The system also can quickly assess potential damage to buildings, bridges, and other structures due to ground displacement after an earthquake.

For meteorological monitoring, GPS receivers are outfitted with temperature and pressure sensors to provide a continuous map of atmosphere water vapor.

“A GPS station fundamentally is measuring the amount of time it takes signals to travel from the GPS satellites to the receiving station on the ground. That travel time also is affected by the amount of moisture in the air, so every time we calculate the position of a GPS station, we’re also measuring the water vapor,” said Angelyn Moore, a research scientist at NASA’s Jet Propulsion Laboratory in Pasadena, Calif.

“Using GPS for weather is not new. What’s new is that there are now sufficient numbers of stations in the southern California region operating near real-time for us to evaluate the benefit,” she said.
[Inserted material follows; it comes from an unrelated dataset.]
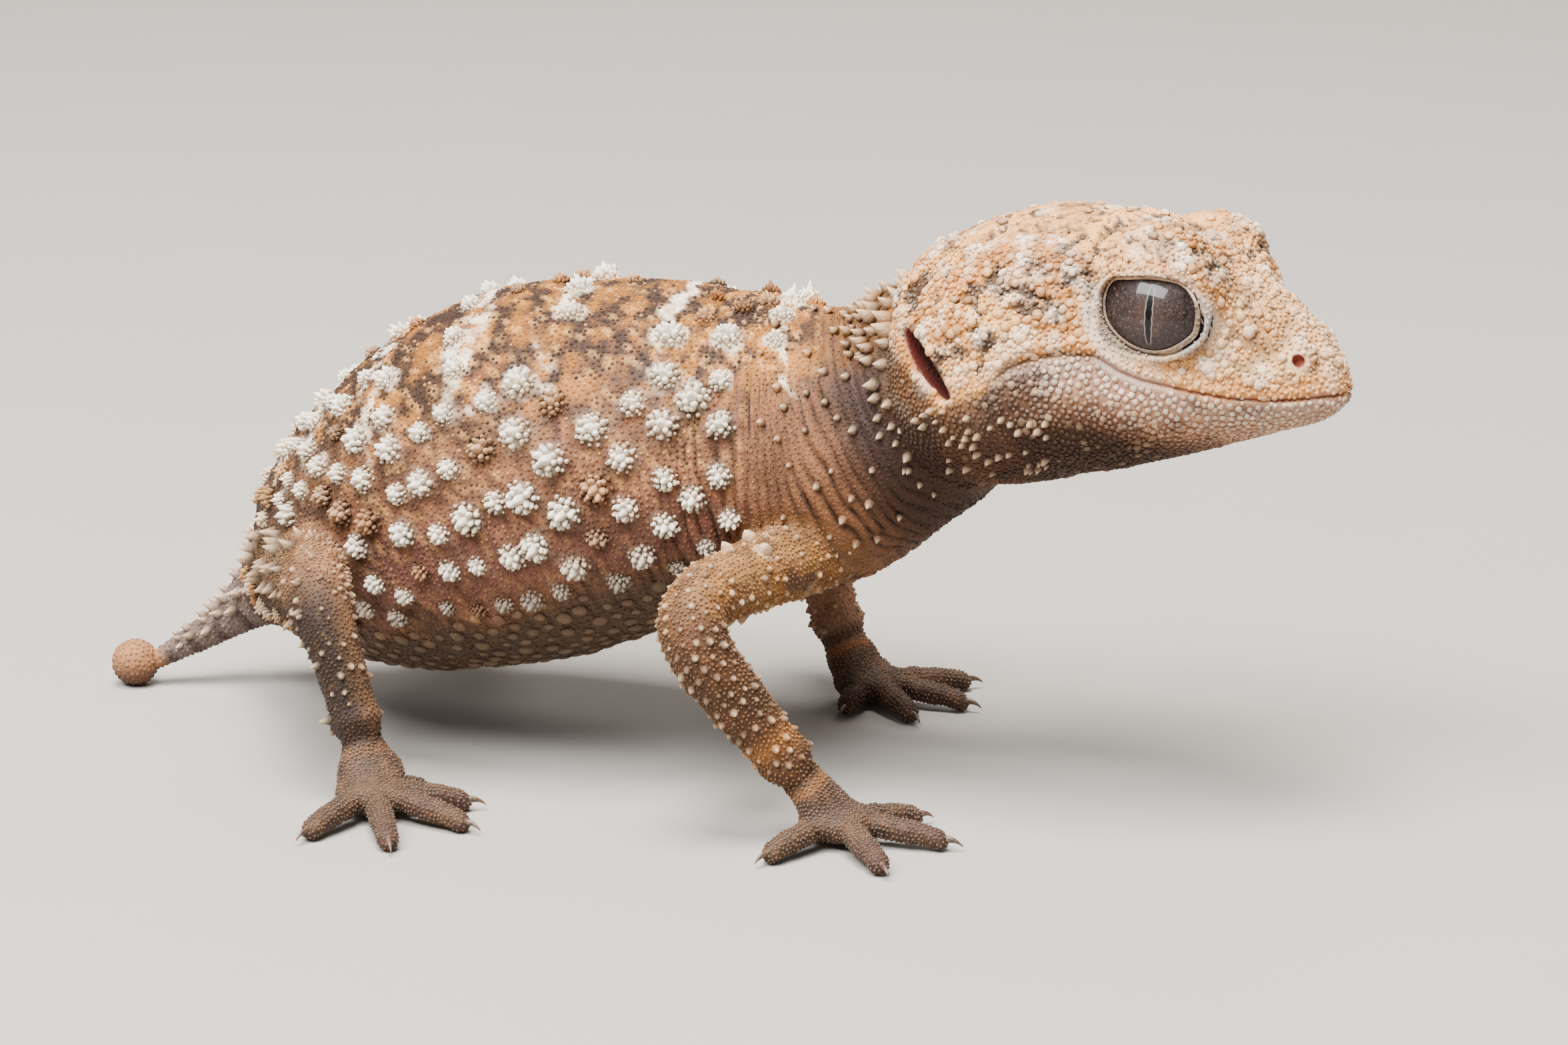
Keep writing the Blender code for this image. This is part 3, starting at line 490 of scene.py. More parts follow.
@dataclass(frozen=True)
class Trunk:
    """Tail, trunk and neck: one tube of upright ellipses along the body stations."""

    half_width: float = 17.0
    half_depth: float = 16.2
    inset: float = 0.15
    first: float = -0.6
    last: float = 12.95
    columns: int = 154
    belly_swell: float = 0.07
    fold_pitch: float = 0.95

    def frame(self, at: Array) -> Tuple[Array, ...]:
        """Centre, forward, sideways and upward vectors and the two half sizes at station numbers."""
        row = spline(BODY_STATIONS, at)
        ahead = unit((spline(BODY_STATIONS, at + 0.01) - spline(BODY_STATIONS, at - 0.01))[:, :3])
        side = unit(np.cross([0.0, 0.0, 1.0], ahead))
        half_sizes = row[:, 3:] * (self.half_width, self.half_depth)
        return row[:, :3] + SHIFT, ahead, side, np.cross(ahead, side), half_sizes

    def surface(self, at: Array, angle: Array, swell: float = 0.0) -> Array:
        """Points of the skin: angle 0 is the left side, 90 degrees the back.

        Each section is an ellipse, swollen evenly and 7 percent broader at the belly than above.
        """
        at, angle = np.broadcast_arrays(np.asarray(at, float), np.asarray(angle, float))
        centre, _, side, up, size = self.frame(at.ravel())
        turn = angle.ravel()[:, None]
        across = side * (size[:, :1] + swell) * (1.0 - self.belly_swell * np.sin(turn)) * np.cos(turn)
        points = centre + across + up * (size[:, 1:] + swell) * np.sin(turn)
        return points.reshape(*at.shape, 3)

    def locate(self, points: Array) -> Tuple[Array, Array, Array, Array]:
        """Finds points on the tube.

        Args:
            points: rows of x, y, z.

        Returns:
            Station numbers, degrees from the top of the back, 1 for left or -1 for right, and the
            height above the tube's skin.
        """
        table = np.linspace(self.first, LAST_STATION, 400)
        at = np.interp(points[:, 0], spline(BODY_STATIONS, table)[:, 0] + SHIFT[0], table)
        probe = 0.05
        for _ in range(5):
            centre, ahead, *_ = self.frame(at)
            ends = [spline(BODY_STATIONS, at + shift)[:, :3] for shift in (probe, -probe)]
            speed = np.linalg.norm(ends[0] - ends[1], axis=1)
            step = np.einsum("ij,ij->i", points - centre, ahead) * 2 * probe / speed
            at = np.clip(at + np.clip(step, -0.4, 0.4), self.first, LAST_STATION)
        centre, ahead, side, up, size = self.frame(at)
        offset = points - centre
        across = np.einsum("ij,ij->i", offset, side) / size[:, 0]
        rise = np.einsum("ij,ij->i", offset, up) / size[:, 1]
        from_top = np.degrees(np.arctan2(np.abs(across), rise))
        ratio = np.hypot(across / (1.0 - self.belly_swell * rise), rise)
        beyond = np.abs(np.einsum("ij,ij->i", offset, ahead))
        return at, from_top, np.where(across > 0, 1, -1), (ratio - 1.0) * size.min(1) + beyond

    def along(self, at: Array) -> Array:
        """Distance along the spine from the tail's tip."""
        table = np.linspace(0.0, LAST_STATION, 1301)
        steps = np.linalg.norm(np.diff(spline(BODY_STATIONS, table)[:, :3], axis=0), axis=1)
        return np.interp(at, table, np.concatenate([[0.0], np.cumsum(steps)]))

    def folds(self, points: Array, at: Array) -> Array:
        """Wandering upright folds about 0.95 mm apart: 1 in a groove and 0 on the ridges beside it."""
        phase = self.along(at) / self.fold_pitch + 0.9 * noise(points * (1.0, 1.0, 0.28), 4.2, 25, 2)
        broken = 0.55 + 0.45 * ramp(noise(points * (1.0, 1.0, 0.45), 2.6, 26, 2), -0.35, 0.25)
        return broken * (0.5 + 0.5 * np.cos(TURN * phase)) ** 3

    def ring_places(self) -> Array:
        """Stations of the rings, closer together on shoulder and neck, where the skin is folded."""
        table = np.linspace(self.first, self.last, 3000)
        spacing = np.interp(table, (0.0, 3.0, 4.0, 8.2, 8.8, 12.9), (0.45, 0.45, 0.55, 0.55, 0.25, 0.25))
        steps = np.linalg.norm(np.diff(spline(BODY_STATIONS, table)[:, :3], axis=0), axis=1) / spacing[1:]
        count = np.concatenate([[0.0], np.cumsum(steps)])
        return np.interp(np.linspace(0.0, count[-1], int(count[-1])), count, table)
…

The first test run of the system occurred in July when meteorologists tracked a summer monsoon as it moved across southern California. Equipped with real-time information about the storm’s progress based on GPS signals, forecasters accurately predicted a flash flood and issued a warning.

The new project aims to add sensors to an existing 550 stations with real-time networks located along the west coast of the United States, an area susceptible to earthquakes and tsunamis. So far, 17 enhanced GPS stations are operational, Bock said.

“We hope to expand it throughout the west coast,” he said.